Heliyon (Feb 2023)
Citation behavior, audience awareness, and identity construction in Arabic and EFL research
Abstract
Citations are an integral component of writer-reader dialogic interaction in academic discourse. One under-researched question concerns the role of audience as a contextual factor that impacts writers’ citation choices and the nature of the identity and disciplinary knowledge that they construct. The present study adopts a discourse analytic, case-study research design. First, it aims to investigate the citation behavior in five Arabic education research articles. Second, it examines whether the writers of these papers would modify their intertextual style to enact different identity and disciplinary community when writing in English as a foreign language (EFL). Findings revealed a unique character for the Arabic-based citation behavior that contrasted, sometimes, markedly with conventional academic norms, indicating the pivotal role that culture plays in shaping rhetorical preferences. Arabic-based tendencies involved predominance of integral citations, use of combined citations and non-citations, and reliance on what is herein termed intertextual saturation and diffused intertextuality as rhetorical strategies to contract dialogic space and persuade audience.

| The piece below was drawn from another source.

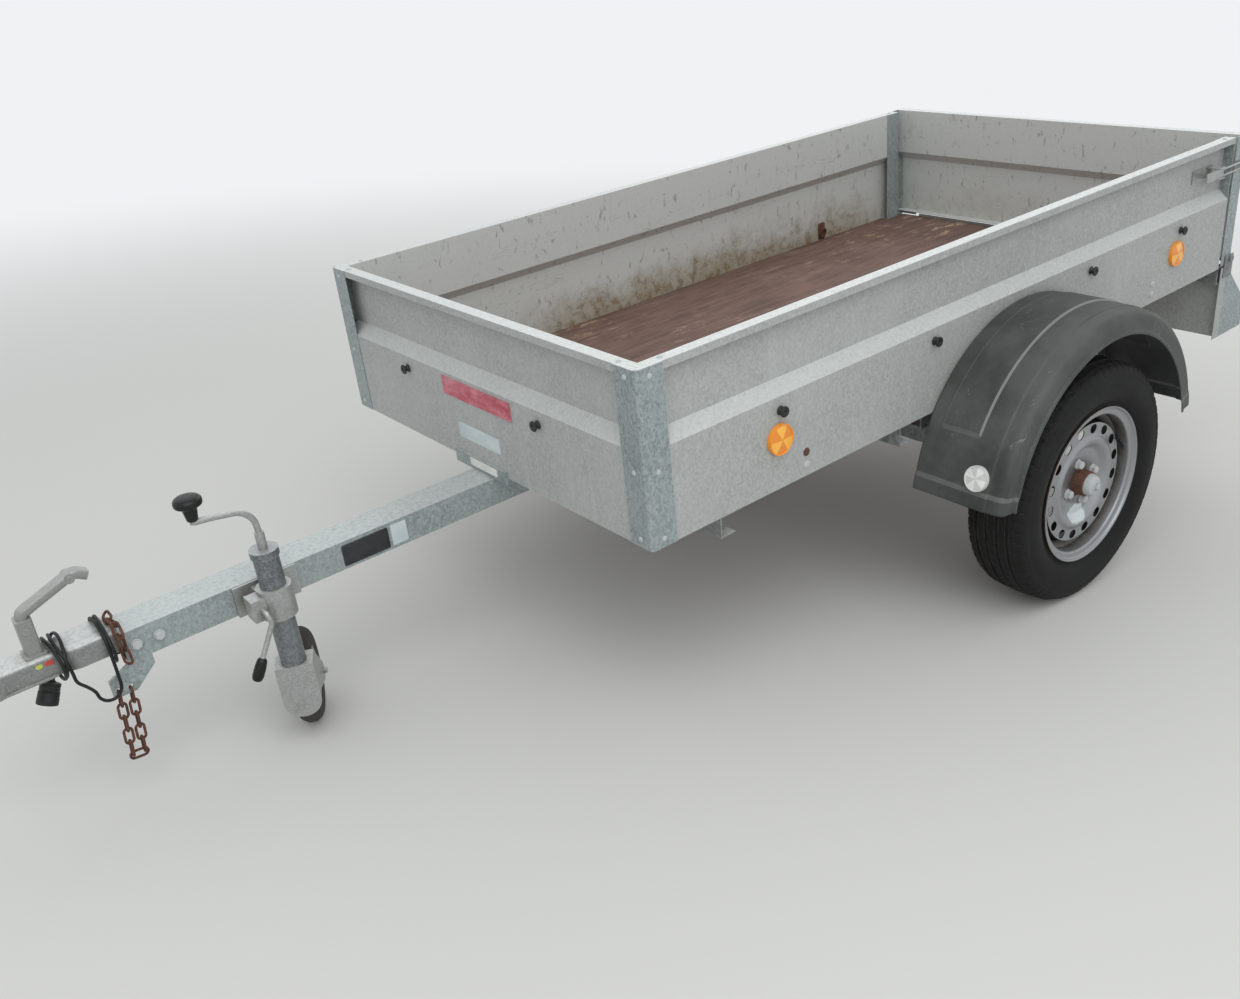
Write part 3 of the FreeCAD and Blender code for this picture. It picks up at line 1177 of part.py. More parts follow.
def coil(turns, ahead, wide, high, level, ends):
    """The outer shape of a coil's turns: an oval band, with its straight ends of cable."""
    around = S.cable_radius + S.chain_play
    length = (turns - 1) * S.cable_pitch + 2 * around
    ovals = []
    for gap in (around, -around):
        oval = Part.Ellipse(Vector(ahead - around, 0, level), wide + gap, high + gap)
        oval.Axis = Vector(1, 0, 0)
        oval.XAxis = Vector(0, 1, 0)
        ovals.append(Part.Face(Part.Wire(oval.toShape())).extrude(Vector(length, 0, 0)))
    band = ovals[0].cut(ovals[1])
    for turn, side in ends:
        foot = Vector(ahead + turn * S.cable_pitch, side * wide, LOOP[0][2])
        band = band.fuse(Part.makeCylinder(S.cable_radius, level - LOOP[0][2], foot))
    return band


def make_cable():
    bands = [coil(*row) for row in COILS]
    piece("cable_coils", formed("CableCoils", Part.makeCompound(bands)))
    turns, ahead, *oval = COILS[0]
    rear = ahead - S.cable_radius - S.chain_play
    start = Vector(S.drawbar_front - 2 * S.cable_pitch, S.cable_radius, S.cable_level)
    lead = Part.makeCylinder(S.cable_radius, rear - start.x, start, Vector(1, 0, 0))
    runs = [tube(LOOP, S.cable_radius), tube(DROP, S.cable_radius)]
    piece("cable", formed("Cable", Part.makeCompound([lead] + runs)))
    end, before = Vector(*DROP[-1]), Vector(*DROP[-2])
    along = (end - before).normalize()
    boot = Part.makeCone(1.7 * S.cable_radius, 0.5 * S.plug_radius, S.plug_boot, end, along)
    body = Part.makeCylinder(S.plug_radius, S.plug_length, end + along * S.plug_boot, along)
    lid = Part.makeCylinder(0.85 * S.plug_radius, 0.1 * S.plug_length,
                            end + along * (S.plug_boot + S.plug_length), along)
    piece("plug", formed("Plug", boot.fuse([body, lid])))


def stand_on_floor():
    """Tilts every piece nose down, rests the tyres on z = 0 and centres the whole in x."""
    turn = Placement(Vector(), Rotation(Vector(0, 1, 0), S.nose_down))
    spots = [turn.multVec(corner) for corner in reach_corners()]
    middle = (min(spot.x for spot in spots) + max(spot.x for spot in spots)) / 2
    lift = S.tyre_radius - turn.multVec(Vector(-S.axle_back, 0, 0)).z
    return Placement(Vector(-middle, 0, lift), turn.Rotation)


def reach_corners():
    """The spots that reach furthest forward and back."""
    tilt = math.radians(S.nose_down)
    nose = Vector(S.ball_ahead, 0, S.ball_height) + Vector(math.cos(tilt), 0, math.sin(tilt)) * S.dome_radius
    rear = -(S.body_length + S.wall_gauge + S.guard_depth)
    return [nose, Vector(rear, 0, S.panel_bottom), Vector(-S.tailgate_face, 0, S.wall_top)]


make_walls()
make_posts()
make_floor()
make_chassis()
make_rear()
make_jockey()
make_wheels()
make_mudguards()
make_side_fittings()
make_catches()
make_coupler()
make_chain()
make_cable()
doc.recompute()
world = stand_on_floor()
for node, item in pieces.items():
    item.Placement = world.multiply(item.Placement)
doc.recompute()
pieces.update(twins)

faults = [item.Name for item in doc.Objects if "Invalid" in item.State or "Error" in item.State]
for node, item in pieces.items():
    if item.Shape.isNull() or not item.Shape.isValid() or not item.Shape.Solids:
        faults.append(node)
if faults:
    raise SystemExit("Faults in: " + ", ".join(faults))
os.makedirs("parts", exist_ok=True)
for node, item in pieces.items():
    item.Shape.exportStep("parts/%s.step" % node)
print(len(pieces), "pieces")
box_all = Part.makeCompound([item.Shape for item in pieces.values()]).BoundBox
print("x %.1f %.1f  y %.1f %.1f  z %.1f %.1f" % (
    box_all.XMin, box_all.XMax, box_all.YMin, box_all.YMax, box_all.ZMin, box_all.ZMax))
print("world", world)
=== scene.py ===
# %% [markdown]
# # A galvanised box trailer on its jockey wheel
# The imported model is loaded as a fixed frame, and this lesson dresses it: a camera at the photograph's
# view, soft light, a finish for every surface, and finer meshes where a plain solid isn't enough.

# %% Load the frame
import math

import bmesh
import bpy
import numpy as np
from mathutils import Matrix, Vector


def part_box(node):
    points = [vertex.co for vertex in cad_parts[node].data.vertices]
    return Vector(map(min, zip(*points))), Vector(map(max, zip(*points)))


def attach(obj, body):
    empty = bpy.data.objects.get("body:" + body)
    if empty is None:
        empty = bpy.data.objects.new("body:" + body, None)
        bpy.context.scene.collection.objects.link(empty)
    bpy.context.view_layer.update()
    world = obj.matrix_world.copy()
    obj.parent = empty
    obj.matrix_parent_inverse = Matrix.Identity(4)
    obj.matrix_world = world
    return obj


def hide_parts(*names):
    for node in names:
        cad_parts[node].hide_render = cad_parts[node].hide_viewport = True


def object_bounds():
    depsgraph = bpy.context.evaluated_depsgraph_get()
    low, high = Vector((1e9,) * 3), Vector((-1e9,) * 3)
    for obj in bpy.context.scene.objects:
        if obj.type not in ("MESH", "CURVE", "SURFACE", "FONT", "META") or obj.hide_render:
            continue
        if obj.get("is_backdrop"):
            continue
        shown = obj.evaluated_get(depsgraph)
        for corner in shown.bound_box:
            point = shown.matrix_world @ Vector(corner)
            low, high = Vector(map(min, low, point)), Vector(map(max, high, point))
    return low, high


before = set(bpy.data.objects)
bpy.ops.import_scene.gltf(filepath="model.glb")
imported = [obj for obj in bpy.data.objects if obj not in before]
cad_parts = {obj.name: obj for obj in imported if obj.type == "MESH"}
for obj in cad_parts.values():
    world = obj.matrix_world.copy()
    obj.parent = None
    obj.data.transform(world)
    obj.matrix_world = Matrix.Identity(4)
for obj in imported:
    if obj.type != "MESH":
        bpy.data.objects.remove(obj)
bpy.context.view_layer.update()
scene = bpy.context.scene
scene.view_settings.view_transform = "Standard"

# %% [markdown]
# ## The trailer's level frame
# The parked trailer stands nose down, but its maker measured it level: x forward from the load bed's
# front face, y to the left, z up from the axle. Every new piece is worked out level and then placed.

# %% Level frame
NOSE_DOWN = math.radians(5.2)
AXLE_BACK = 1.115
TURN = np.array(Matrix.Rotation(NOSE_DOWN, 3, "Y"))
tyre_low, tyre_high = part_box("wheel_left_tyre")
axle = np.array((tyre_low + tyre_high) / 2) * (1, 0, 1)
SHIFT = axle - TURN @ (-AXLE_BACK, 0, 0)


def place(points):
    """Level points as row-frame points: turned nose down about y, then shifted."""
    return np.asarray(points, float) @ TURN.T + SHIFT


print("level frame's origin in the row frame:", SHIFT.round(4))

# %% [markdown]
# ## Camera
# A phone held at head height, beside the drawbar. The eye, the three turns and the lens were fitted
# to the load bed's corners, so the render can be laid over the photograph.

# %% Camera
EYE = (1.1112, 1.9983, 1.2740)
YAW, PITCH, ROLL = 4.0809, 0.4707, -0.1111
LENS = 33.86
SENSOR = 36.0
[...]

The findings also showed marginal modification of intertextual style in the EFL texts. This suggests lack of significant orientation toward target audiences’ characteristics that would have resulted from enculturation into disciplinary community. The findings imply the need to introduce novice writers to the concept of audience if they are to produce academic discourse that is interpersonally optimal from the perspective of the international discourse community.